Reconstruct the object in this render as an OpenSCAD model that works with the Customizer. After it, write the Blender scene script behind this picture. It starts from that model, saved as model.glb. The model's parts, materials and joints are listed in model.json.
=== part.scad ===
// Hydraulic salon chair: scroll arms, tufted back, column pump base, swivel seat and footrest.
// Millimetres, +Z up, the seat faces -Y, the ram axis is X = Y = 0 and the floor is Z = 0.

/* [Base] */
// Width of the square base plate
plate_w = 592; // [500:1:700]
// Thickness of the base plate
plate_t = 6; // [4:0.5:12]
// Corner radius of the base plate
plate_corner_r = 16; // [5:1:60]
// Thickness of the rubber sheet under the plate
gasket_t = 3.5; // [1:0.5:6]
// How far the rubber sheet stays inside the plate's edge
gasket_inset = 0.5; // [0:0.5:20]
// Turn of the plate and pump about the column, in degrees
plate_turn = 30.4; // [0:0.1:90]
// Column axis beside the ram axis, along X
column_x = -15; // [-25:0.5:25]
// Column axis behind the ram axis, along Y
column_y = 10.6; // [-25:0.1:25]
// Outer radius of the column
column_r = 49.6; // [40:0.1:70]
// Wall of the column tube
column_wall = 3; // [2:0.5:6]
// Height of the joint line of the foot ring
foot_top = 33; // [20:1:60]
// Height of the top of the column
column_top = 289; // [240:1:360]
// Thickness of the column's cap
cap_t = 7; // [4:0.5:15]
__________
Take the material above and return all of it exactly.

TASK RESPONSE ::
Reconstruct the object in this render as an OpenSCAD model that works with the Customizer. After it, write the Blender scene script behind this picture. It starts from that model, saved as model.glb. The model's parts, materials and joints are listed in model.json.
=== part.scad ===
// Hydraulic salon chair: scroll arms, tufted back, column pump base, swivel seat and footrest.
// Millimetres, +Z up, the seat faces -Y, the ram axis is X = Y = 0 and the floor is Z = 0.

/* [Base] */
// Width of the square base plate
plate_w = 592; // [500:1:700]
// Thickness of the base plate
plate_t = 6; // [4:0.5:12]
// Corner radius of the base plate
plate_corner_r = 16; // [5:1:60]
// Thickness of the rubber sheet under the plate
gasket_t = 3.5; // [1:0.5:6]
// How far the rubber sheet stays inside the plate's edge
gasket_inset = 0.5; // [0:0.5:20]
// Turn of the plate and pump about the column, in degrees
plate_turn = 30.4; // [0:0.1:90]
// Column axis beside the ram axis, along X
column_x = -15; // [-25:0.5:25]
// Column axis behind the ram axis, along Y
column_y = 10.6; // [-25:0.1:25]
// Outer radius of the column
column_r = 49.6; // [40:0.1:70]
// Wall of the column tube
column_wall = 3; // [2:0.5:6]
// Height of the joint line of the foot ring
foot_top = 33; // [20:1:60]
// Height of the top of the column
column_top = 289; // [240:1:360]
// Thickness of the column's cap
cap_t = 7; // [4:0.5:15]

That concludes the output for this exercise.